La partie glissante et technique menant à la grotte du Hibou va me permettre de reconquérir de nombreuses places. Après un court passage dans le noir de la grotte, il est maintenant tant de plonger vers Millau. Je suis euphorique dans la dernière descente, je comprends que je vais passer sous la barre des 10h30.
Je gère toutefois tranquillement pour atteindre cet objectif et apprécier à fond les derniers hectomètres. Je salue la foule et je laisse exploser ma joie !
10 heures 28 minutes et 34 secondes ! Je suis tout pile dans le top 200 malgré mon trou noir !
Analyse
Le trail des Templiers mérite vraiment sa réputation et laisse peu de répit. J’ai vraiment pris du plaisir même si j’ai souffert. Et j’ai surtout énormément appris. J’ai connu ma plus grosse défaillance jamais connue jusqu’alors et je l’ai surmonté.

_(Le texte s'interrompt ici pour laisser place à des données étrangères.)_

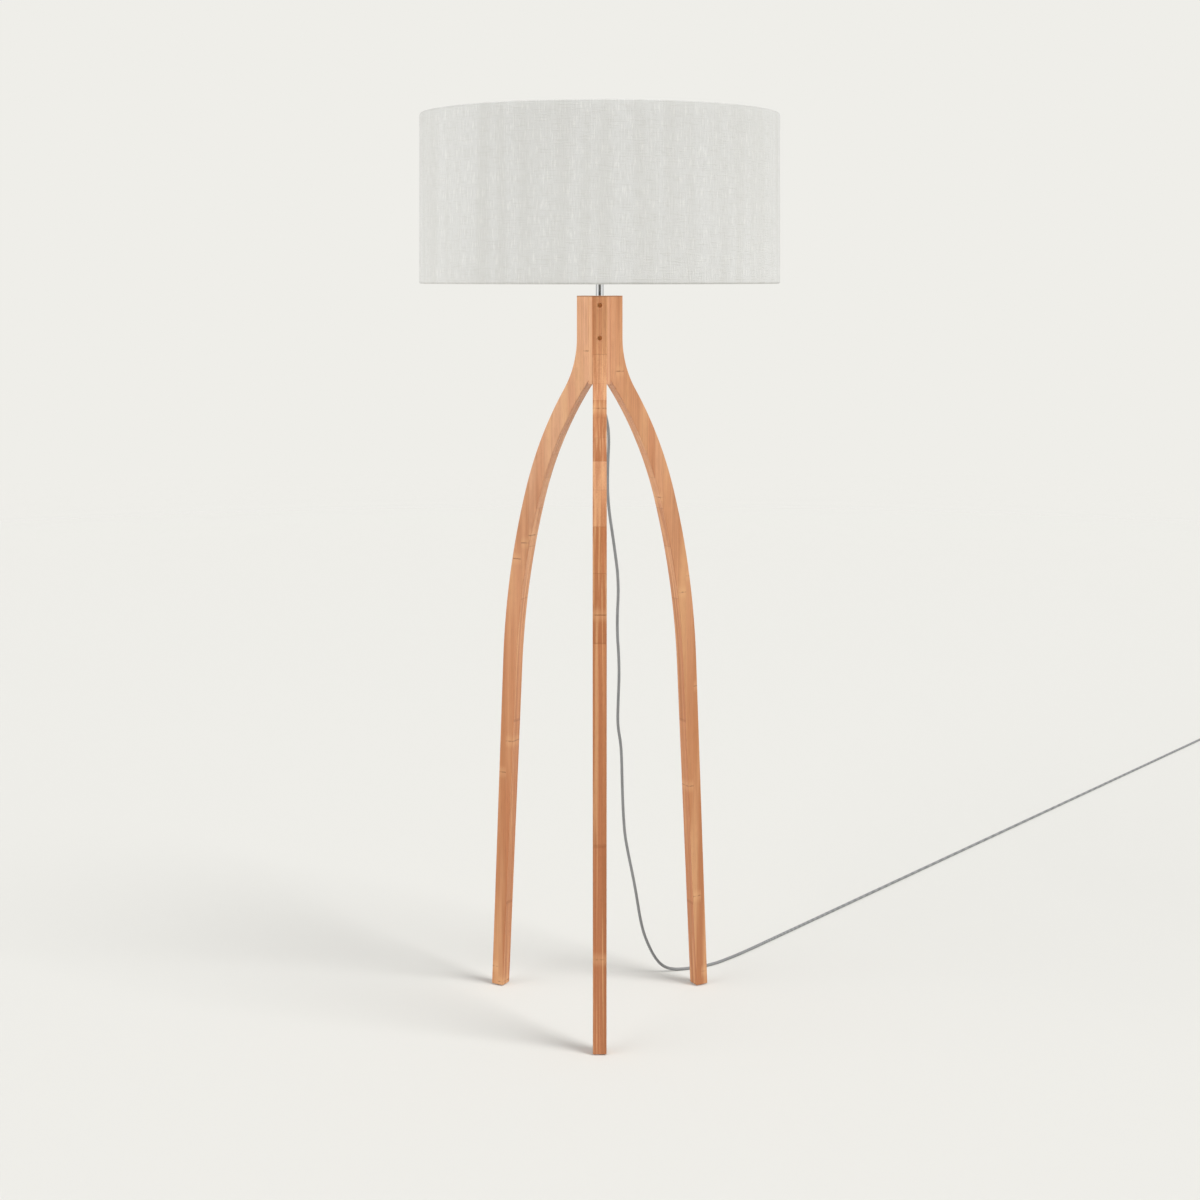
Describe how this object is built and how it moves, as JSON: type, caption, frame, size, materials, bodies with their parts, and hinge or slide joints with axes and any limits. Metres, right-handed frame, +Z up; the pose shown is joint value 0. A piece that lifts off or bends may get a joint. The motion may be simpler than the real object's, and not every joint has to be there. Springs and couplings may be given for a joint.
{
  "type": "floor lamp",
  "caption": "Tripod floor lamp: curved laminated bamboo legs bolted to a slim core, wide linen drum shade on a screw lamp holder, textile mains cord with plug.",
  "frame": {"origin": "on the floor under the shade's axis", "axes": "+Z up; the front leg points to -Y, the rear legs to 30 and 150 degrees from +X"},
  "size_m": [2.0504, 2.2929, 1.4843],
  "materials": {
    "bamboo_legs": "satin lacquered laminated bamboo, vertical grain with nodes",
    "bamboo_core": "satin lacquered laminated bamboo",
    "bronzed_bolts": "dark bronzed",
    "zinc_steel": "zinc plated",
    "chrome_sleeve": "polished",
    "glide_felt": "dark, matt",
    "boot_rubber": "soft, matt",
    "cord_textile": "braided grey textile sleeve",
    "conductor_pvc": "coloured PVC insulation",
    "plug_plastic": "moulded, fine satin",
    "plug_nickel": "nickel plated",
    "holder_black": "moulded thermoplastic",
    "knob_black": "moulded, polished",
    "holder_ceramic": "white glazed insulator",
    "contact_brass": "bare",
    "shaft_steel": "bare",
    "linen": "slubbed woven linen",
    "shade_lining": "white translucent sheet",
    "shade_wire": "white powder coat",
    "bulb_diffuser": "frosted",
    "bulb_white": "moulded",
    "bulb_metal": "rolled",
    "bulb_black_glass": "vitreous",
    "bulb_tip": "soldered",
    "led_aluminium": "white solder resist",
    "led_phosphor": "phosphor",
    "driver_green": "circuit board"
  },
  "bodies": {
    "stand": {"leg_front": "bamboo_legs", "leg_rear_right": "bamboo_legs", "leg_rear_left": "bamboo_legs", "hub_core": "bamboo_core", "leg_bolts": "bronzed_bolts", "threaded_inserts": "zinc_steel", "foot_glides": "glide_felt", "threaded_tube": "zinc_steel", "tube_sleeve": "chrome_sleeve", "tube_washer": "zinc_steel", "tube_nut": "zinc_steel", "holder_locknut": "zinc_steel", "holder_cap": "holder_black", "holder_body": "holder_black", "holder_insert": "holder_ceramic", "screw_shell": "contact_brass", "centre_contact": "contact_brass", "terminal_screws": "zinc_steel", "switch_block": "holder_black", "mains_cord": "cord_textile", "cord_boot": "boot_rubber", "inner_lead": "cord_textile", "conductors": "conductor_pvc", "plug_relief": "plug_plastic", "plug_body": "plug_plastic", "plug_pins": "plug_nickel"},
    "knob": {"switch_shaft": "shaft_steel", "switch_knob": "knob_black"},
    "shade": {"shade_linen": "linen", "shade_liner": "shade_lining", "shade_top_wire": "shade_wire", "shade_bottom_wire": "shade_wire", "spider_arms": "shade_wire", "spider_washer": "shade_wire"},
    "ring": {"shade_ring_nut": "holder_black"},
    "bulb": {"bulb_contact": "bulb_tip", "bulb_insulator": "bulb_black_glass", "bulb_screw_cap": "bulb_metal", "bulb_housing": "bulb_white", "bulb_globe": "bulb_diffuser", "led_board": "led_aluminium", "led_chips": "led_phosphor", "bulb_driver": "driver_green"}
  },
  "joints": [
    {"name": "shade_turn", "type": "hinge", "parent": "stand", "child": "shade", "pos_m": [0, 0, 1.2321], "axis": [0, 0, 1], "continuous": true},
    {"name": "ring_turn", "type": "hinge", "parent": "stand", "child": "ring", "pos_m": [0, 0, 1.2386], "axis": [0, 0, 1], "continuous": true},
    {"name": "bulb_out", "type": "slide", "parent": "stand", "child": "bulb", "axis": [0, 0, 1], "range_m": [0, 0.028]},
    {"name": "switch_turn", "type": "hinge", "parent": "stand", "child": "knob", "pos_m": [0.0277, 0, 1.2175], "axis": [1, 0, 0], "continuous": true}
  ]
}
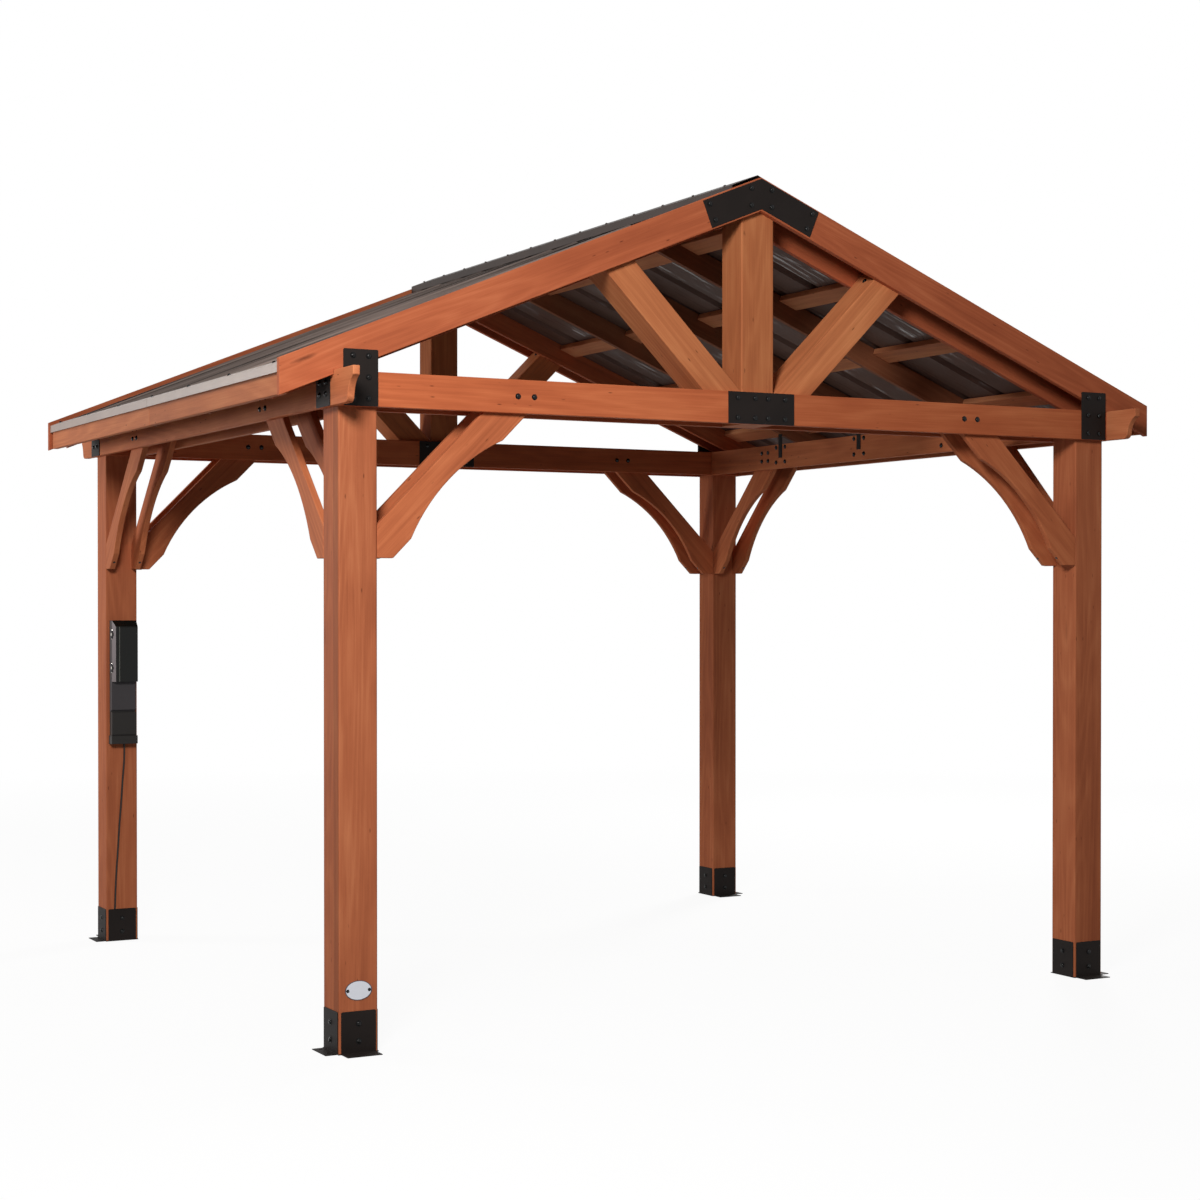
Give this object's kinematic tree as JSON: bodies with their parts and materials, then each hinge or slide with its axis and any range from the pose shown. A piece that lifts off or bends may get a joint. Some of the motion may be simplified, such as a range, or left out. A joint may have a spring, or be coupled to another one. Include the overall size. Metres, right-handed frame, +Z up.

J’ai commis quelques petites erreurs qui vont m’aider à progresser.
Je pense que je me suis planté dans la gestion de l’alimentation pendant la course : pas de plan précis, pas assez de prises, notamment liquide. J’ai écrit un article pour parler de ces erreurs.
Je pense aussi que je suis arrivé un peu trop fatigué ou que j’étais prêt un peu trop tôt (mais c’est aussi le cas de beaucoup d’athlètes).
Enfin j’aurais surtout dû m’arrêter pour soulager mes intestins au lieu de tergiverser (c’est un vrai sujet ça!).
Mais cela n’altère pas mon plaisir et ma satisfaction de ce résultat. Être 200ème à une course de ce niveau, avec 2034 finishers et autant d’athlètes élites, c’est peut-être mon meilleur résultat en trail.
Et surtout, je ne me suis pas blessé au terme de cette longue saison. Ce maudit syndrome de l’essuie glace n’est pas revenu briser mes ambitions et c’est sûrement la meilleure nouvelle.
Qui veut voyager loin ménage…ses articulations. Il est temps maintenant de réduire le volume et de finir l’année en roue libre!
Bravo pour ce récit et cette arrivée!
Merci Pascal une belle chose de faite!!
Bravo et merci pour ton récit sa fait rêver
Merci Gaetan je suis content si ça peut inspirer.